→ **Do this**
Sort through the entries below and pull out lines containing the word "code".

→ **Supplied material**
++++++++++++++++++++
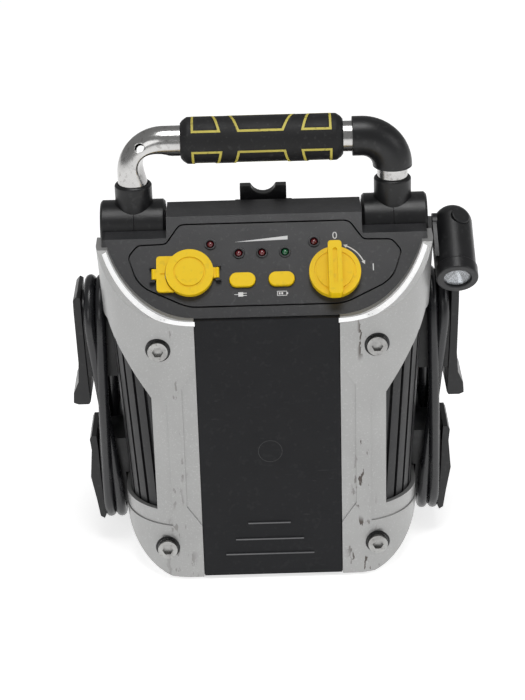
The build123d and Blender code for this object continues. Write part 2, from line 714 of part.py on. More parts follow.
++++++++++++++++++++
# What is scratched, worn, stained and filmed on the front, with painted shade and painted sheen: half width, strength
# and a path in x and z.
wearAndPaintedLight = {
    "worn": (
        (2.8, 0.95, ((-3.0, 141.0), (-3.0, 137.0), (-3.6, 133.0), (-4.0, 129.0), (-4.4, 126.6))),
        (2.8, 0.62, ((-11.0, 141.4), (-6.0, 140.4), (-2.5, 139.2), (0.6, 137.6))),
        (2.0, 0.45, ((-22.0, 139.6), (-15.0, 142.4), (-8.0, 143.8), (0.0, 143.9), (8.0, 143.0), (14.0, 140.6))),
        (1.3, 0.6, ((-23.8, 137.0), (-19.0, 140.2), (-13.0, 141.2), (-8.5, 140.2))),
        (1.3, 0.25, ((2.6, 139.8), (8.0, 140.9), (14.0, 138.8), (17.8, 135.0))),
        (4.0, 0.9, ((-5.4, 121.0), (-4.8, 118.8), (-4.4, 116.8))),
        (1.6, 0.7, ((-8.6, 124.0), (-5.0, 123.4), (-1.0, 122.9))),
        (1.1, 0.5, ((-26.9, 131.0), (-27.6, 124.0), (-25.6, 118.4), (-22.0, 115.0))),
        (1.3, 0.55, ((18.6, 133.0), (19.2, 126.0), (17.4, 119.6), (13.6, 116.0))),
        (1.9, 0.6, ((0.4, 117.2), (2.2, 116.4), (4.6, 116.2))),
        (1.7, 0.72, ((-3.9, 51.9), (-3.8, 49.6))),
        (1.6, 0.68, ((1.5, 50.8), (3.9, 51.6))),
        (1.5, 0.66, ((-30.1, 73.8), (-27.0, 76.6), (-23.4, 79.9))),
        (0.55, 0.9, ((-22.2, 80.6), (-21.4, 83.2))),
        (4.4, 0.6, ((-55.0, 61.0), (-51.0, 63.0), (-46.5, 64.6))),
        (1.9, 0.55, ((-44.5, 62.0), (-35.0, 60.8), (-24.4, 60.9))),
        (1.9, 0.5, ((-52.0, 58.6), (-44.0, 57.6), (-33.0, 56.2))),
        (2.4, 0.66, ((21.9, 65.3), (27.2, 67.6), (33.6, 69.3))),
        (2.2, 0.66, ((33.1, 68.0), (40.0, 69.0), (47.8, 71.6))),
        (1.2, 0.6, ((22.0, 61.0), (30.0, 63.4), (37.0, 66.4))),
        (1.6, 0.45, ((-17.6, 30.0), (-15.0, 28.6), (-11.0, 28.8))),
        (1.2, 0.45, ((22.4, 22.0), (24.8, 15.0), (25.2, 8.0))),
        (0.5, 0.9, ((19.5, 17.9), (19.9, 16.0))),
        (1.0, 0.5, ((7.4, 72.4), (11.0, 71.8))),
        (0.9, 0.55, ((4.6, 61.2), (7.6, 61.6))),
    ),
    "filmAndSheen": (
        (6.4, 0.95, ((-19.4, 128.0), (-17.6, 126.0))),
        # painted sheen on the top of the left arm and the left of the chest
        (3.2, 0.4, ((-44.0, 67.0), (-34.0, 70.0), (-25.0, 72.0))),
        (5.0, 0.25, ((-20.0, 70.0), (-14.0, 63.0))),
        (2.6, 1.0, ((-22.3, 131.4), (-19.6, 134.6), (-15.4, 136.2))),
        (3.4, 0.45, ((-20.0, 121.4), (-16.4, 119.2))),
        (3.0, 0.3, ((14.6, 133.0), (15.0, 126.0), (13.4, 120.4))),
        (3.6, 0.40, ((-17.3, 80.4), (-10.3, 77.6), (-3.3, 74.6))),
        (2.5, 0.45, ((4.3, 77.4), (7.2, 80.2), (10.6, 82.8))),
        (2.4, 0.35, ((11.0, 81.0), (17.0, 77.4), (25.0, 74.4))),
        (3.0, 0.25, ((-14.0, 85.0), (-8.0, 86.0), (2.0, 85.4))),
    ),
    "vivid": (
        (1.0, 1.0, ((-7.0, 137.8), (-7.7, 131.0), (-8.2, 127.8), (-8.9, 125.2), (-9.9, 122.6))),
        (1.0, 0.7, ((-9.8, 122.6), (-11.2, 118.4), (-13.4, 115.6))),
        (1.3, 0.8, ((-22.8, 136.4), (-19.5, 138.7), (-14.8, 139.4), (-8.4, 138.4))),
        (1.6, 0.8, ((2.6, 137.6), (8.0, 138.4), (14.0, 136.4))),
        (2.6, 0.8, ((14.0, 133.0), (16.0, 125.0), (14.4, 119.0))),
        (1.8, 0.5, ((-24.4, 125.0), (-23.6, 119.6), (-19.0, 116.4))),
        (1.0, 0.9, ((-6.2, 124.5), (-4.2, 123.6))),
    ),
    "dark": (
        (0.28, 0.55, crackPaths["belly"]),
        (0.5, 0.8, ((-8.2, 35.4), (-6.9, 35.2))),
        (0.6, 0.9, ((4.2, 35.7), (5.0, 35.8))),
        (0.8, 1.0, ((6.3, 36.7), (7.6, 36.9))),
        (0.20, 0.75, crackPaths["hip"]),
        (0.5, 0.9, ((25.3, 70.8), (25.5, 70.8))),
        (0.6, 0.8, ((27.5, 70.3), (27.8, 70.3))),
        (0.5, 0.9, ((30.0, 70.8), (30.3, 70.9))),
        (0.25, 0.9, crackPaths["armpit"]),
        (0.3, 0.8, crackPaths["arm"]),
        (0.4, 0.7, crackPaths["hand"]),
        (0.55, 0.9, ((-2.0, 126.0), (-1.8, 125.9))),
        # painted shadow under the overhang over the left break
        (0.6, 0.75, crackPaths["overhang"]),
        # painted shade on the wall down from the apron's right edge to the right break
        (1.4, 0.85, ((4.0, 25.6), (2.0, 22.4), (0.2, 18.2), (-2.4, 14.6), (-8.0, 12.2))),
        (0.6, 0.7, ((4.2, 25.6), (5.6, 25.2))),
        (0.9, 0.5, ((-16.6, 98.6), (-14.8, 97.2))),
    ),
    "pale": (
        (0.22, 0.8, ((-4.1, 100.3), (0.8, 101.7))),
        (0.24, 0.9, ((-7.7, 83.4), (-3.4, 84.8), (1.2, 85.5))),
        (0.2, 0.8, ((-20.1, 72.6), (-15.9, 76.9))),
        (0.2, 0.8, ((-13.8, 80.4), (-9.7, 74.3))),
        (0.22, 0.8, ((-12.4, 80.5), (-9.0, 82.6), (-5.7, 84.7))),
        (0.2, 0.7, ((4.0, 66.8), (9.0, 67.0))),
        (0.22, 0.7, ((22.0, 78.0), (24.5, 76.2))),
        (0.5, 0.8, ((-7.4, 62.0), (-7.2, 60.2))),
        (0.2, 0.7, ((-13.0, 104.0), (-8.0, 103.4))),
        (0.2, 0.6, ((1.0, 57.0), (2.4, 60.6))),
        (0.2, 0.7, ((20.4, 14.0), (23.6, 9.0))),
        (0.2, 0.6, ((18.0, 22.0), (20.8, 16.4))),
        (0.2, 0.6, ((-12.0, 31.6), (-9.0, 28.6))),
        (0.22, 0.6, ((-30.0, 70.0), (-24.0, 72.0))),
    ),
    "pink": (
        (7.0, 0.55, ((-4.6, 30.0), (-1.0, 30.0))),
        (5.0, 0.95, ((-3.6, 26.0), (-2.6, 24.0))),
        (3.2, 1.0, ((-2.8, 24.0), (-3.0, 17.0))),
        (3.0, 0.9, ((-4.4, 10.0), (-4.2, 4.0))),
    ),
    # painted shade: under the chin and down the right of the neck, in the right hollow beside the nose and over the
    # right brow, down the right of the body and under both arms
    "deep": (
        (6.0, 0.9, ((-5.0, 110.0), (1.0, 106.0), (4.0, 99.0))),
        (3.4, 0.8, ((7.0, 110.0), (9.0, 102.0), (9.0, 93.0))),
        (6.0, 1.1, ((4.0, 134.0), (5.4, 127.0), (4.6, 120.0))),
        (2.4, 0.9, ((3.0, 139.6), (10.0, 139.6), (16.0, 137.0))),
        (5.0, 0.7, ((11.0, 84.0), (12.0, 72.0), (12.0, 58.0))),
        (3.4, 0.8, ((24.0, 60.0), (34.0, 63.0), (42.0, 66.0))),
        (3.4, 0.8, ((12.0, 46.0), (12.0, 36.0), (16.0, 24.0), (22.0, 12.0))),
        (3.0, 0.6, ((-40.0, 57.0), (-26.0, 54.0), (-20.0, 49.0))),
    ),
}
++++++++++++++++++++
→ **Expected answer**
The build123d and Blender code for this object continues. Write part 2, from line 714 of part.py on. More parts follow.

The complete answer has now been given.